Descriptions, Reviews, Etc.
Publisher Description:

Literary historians have tended to associate the eighteenth century with the rise of the tyranny of the clock--the notion of time as ruled by mechanical chronometry. The transition to standardized scheduling and time-discipline, the often-told story goes, inevitably results in modernity's time-keeper societies and the characterization of modern experience as qualitatively diminished.

In Feeling Time, Amit Yahav challenges this narrative of the triumph of chronometry and the consequent impoverishment of individual experience. She explores the fascination eighteenth-century writers had with the mental and affective processes through which human beings come not only to know that time has passed but also to feel the durations they inhabit. Yahav begins by elucidating discussions by Locke and Hume that examine how humans come to know time, noting how these philosophers often consider not only knowledge but also experience. She then turns to novels by Richardson, Sterne, and Radcliffe, attending to the material dimensions of literary language to show how novelists shape the temporal experience of readers through their formal choices.

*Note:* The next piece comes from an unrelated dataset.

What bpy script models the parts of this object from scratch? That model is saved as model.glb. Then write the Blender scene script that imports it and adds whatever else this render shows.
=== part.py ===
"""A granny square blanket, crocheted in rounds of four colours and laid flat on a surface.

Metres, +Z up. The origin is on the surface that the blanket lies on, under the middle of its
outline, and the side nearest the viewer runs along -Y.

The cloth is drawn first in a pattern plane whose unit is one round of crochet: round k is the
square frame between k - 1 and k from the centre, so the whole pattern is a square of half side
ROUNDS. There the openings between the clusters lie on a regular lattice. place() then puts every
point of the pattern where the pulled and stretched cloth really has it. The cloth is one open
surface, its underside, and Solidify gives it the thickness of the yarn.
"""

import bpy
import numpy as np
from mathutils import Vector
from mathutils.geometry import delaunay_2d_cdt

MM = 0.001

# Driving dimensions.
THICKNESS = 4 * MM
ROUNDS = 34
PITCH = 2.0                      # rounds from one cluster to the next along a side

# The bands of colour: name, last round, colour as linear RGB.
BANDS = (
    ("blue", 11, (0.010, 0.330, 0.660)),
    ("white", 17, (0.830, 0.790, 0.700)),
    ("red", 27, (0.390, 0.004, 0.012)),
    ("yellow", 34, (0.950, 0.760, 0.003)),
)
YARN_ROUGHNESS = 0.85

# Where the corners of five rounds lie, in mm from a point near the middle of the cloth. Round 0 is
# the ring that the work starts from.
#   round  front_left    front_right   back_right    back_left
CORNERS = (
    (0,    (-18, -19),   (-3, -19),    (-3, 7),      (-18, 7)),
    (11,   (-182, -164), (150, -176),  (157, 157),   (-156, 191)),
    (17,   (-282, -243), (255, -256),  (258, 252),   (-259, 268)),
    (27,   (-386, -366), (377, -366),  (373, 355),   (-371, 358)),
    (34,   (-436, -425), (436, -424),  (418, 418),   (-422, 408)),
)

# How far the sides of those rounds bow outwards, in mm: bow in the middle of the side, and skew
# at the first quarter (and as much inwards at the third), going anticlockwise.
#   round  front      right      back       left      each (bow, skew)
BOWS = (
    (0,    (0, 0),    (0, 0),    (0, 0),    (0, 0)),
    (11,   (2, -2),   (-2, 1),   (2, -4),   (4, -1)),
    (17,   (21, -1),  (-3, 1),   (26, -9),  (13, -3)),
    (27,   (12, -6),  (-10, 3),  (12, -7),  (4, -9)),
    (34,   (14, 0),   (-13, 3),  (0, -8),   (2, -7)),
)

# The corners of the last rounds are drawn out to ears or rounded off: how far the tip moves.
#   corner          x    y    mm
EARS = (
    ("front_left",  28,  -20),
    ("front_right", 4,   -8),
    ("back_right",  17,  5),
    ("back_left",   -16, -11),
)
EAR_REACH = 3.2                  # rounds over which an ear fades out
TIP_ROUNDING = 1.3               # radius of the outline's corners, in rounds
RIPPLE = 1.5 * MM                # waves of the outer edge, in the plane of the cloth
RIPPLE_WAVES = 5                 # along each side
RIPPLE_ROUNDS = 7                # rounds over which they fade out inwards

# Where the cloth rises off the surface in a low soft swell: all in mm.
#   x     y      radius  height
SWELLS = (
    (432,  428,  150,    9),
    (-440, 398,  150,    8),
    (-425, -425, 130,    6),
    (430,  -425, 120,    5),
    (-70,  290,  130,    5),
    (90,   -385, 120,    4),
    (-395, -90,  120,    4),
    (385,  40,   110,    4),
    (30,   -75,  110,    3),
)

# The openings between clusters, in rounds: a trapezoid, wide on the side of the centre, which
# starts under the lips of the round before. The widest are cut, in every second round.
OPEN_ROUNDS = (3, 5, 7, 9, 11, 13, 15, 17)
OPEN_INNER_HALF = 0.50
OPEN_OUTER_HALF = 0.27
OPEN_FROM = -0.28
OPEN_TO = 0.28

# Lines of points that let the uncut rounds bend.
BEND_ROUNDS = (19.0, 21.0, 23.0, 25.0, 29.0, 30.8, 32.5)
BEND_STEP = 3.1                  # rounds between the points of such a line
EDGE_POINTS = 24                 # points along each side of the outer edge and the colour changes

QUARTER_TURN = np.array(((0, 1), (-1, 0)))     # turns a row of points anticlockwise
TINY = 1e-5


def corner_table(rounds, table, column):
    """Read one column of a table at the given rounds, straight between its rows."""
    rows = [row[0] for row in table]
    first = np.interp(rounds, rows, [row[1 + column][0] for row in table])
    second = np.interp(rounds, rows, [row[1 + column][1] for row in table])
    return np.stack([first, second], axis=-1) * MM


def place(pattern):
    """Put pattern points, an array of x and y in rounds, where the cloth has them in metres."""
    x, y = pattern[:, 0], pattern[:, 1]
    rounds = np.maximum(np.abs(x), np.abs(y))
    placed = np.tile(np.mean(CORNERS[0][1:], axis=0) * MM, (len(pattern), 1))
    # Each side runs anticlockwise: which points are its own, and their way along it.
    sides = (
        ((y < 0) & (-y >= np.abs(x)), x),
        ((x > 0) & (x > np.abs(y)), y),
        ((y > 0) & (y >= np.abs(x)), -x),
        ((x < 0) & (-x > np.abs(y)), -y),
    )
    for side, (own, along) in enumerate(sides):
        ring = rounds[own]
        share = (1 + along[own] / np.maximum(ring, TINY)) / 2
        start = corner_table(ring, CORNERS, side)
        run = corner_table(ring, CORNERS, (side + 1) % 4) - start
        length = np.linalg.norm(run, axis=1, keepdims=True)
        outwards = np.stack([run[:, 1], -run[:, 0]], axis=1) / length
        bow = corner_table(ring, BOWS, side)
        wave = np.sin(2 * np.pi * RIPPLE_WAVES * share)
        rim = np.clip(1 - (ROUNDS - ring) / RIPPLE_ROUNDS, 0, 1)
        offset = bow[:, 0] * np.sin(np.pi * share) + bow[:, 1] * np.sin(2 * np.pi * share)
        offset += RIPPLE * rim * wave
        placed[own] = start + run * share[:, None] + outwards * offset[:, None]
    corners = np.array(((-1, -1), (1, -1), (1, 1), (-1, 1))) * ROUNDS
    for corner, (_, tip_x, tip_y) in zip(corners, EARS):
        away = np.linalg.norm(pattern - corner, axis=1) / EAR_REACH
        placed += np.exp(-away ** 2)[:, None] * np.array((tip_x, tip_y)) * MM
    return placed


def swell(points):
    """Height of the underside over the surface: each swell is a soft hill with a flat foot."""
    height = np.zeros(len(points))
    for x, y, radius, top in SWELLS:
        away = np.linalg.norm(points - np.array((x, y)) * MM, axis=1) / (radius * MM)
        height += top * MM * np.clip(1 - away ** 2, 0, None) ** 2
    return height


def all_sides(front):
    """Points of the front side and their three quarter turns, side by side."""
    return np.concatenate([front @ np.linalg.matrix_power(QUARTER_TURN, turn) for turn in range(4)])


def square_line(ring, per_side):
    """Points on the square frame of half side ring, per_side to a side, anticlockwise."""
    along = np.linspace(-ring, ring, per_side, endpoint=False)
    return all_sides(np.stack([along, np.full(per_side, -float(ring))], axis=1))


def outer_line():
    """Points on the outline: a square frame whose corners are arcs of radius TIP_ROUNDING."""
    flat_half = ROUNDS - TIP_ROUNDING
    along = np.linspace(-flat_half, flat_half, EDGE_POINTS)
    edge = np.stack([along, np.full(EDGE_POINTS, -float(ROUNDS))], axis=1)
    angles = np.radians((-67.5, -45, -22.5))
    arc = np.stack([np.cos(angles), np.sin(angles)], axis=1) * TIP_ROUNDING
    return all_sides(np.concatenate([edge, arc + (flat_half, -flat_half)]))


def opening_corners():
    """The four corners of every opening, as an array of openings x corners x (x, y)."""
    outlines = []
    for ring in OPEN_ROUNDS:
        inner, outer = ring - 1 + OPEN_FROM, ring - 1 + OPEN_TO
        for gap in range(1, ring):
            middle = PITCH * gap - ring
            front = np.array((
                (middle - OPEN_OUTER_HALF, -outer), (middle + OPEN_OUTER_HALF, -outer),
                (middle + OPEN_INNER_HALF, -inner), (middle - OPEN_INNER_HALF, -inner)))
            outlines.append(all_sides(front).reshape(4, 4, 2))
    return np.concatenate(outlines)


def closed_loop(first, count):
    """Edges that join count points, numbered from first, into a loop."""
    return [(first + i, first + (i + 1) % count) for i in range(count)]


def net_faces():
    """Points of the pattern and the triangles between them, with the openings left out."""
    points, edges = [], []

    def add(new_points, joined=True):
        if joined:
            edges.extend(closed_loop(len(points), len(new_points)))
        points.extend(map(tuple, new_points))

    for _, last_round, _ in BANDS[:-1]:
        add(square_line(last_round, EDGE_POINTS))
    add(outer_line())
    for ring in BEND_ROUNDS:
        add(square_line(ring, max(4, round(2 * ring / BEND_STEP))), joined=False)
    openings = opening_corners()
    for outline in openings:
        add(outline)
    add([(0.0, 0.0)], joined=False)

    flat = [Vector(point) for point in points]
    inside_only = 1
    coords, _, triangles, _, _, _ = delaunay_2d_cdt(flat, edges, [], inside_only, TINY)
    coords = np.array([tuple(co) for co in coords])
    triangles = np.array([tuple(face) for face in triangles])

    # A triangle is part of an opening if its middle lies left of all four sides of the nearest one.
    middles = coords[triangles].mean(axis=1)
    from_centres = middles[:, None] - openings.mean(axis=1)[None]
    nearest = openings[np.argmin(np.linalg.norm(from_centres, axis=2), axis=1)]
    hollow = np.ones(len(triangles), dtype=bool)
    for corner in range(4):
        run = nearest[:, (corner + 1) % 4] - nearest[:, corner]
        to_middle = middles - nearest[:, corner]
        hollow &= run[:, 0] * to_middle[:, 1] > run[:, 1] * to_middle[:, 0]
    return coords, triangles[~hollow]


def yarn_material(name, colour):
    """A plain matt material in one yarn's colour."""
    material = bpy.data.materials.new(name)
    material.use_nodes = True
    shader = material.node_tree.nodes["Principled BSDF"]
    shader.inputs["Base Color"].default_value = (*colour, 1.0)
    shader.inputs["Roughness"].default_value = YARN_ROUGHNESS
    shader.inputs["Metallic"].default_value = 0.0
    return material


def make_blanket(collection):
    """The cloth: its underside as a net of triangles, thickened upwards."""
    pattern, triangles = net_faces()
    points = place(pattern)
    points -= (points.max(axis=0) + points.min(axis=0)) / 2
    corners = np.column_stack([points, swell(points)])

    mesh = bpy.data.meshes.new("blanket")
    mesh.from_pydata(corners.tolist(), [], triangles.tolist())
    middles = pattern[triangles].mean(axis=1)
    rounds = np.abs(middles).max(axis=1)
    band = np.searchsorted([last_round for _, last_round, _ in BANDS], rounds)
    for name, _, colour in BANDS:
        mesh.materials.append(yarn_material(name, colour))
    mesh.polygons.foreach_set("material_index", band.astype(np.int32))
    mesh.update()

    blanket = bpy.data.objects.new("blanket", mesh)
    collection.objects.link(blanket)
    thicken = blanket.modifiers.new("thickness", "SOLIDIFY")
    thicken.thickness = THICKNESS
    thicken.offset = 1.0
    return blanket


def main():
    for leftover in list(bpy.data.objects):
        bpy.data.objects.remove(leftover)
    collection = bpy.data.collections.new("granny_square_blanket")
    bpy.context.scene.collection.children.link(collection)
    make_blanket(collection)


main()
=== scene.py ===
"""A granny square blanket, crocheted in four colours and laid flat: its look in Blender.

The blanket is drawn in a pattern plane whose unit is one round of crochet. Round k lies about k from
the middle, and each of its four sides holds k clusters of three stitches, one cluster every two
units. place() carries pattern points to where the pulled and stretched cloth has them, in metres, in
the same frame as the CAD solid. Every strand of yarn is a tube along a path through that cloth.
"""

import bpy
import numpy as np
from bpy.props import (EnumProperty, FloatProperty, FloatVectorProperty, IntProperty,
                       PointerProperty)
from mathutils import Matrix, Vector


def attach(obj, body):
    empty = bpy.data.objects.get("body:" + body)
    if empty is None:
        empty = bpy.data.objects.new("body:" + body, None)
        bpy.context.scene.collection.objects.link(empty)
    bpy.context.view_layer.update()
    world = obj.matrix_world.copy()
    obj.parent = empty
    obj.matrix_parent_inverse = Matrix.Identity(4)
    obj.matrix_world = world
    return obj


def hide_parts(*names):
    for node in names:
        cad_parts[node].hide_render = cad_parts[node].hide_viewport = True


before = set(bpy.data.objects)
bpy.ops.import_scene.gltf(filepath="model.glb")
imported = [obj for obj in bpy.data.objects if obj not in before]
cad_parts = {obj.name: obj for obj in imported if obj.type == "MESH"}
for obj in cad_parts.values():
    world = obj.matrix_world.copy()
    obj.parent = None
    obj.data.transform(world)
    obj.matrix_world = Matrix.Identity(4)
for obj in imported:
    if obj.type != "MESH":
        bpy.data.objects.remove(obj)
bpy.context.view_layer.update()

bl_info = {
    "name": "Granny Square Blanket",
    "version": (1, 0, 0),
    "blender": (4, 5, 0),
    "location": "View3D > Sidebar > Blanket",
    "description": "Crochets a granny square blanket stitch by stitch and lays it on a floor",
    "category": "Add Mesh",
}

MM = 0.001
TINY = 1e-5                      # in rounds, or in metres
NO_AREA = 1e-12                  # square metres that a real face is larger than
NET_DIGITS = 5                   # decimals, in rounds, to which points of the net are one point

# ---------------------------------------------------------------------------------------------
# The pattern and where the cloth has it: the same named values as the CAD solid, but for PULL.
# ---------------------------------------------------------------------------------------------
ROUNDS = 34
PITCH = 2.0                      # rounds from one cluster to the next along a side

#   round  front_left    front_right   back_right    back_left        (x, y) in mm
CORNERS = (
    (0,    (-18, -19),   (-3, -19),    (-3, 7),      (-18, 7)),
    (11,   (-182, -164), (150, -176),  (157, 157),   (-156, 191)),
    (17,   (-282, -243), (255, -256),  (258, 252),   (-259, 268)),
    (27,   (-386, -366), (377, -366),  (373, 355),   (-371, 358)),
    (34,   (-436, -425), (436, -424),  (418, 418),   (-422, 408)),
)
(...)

Along the way, she considers a wide range of eighteenth-century aesthetic and moral treatises, finding that these identify the subjective experience of duration as the crux of pleasure and judgment, described more as patterned durational activity than as static state.

Feeling Time highlights the temporal underpinnings of the eighteenth century's culture of sensibility, arguing that novelists have often drawn on the logic of musical composition to make their writing an especially effective tool for exploring time and for shaping durational experience.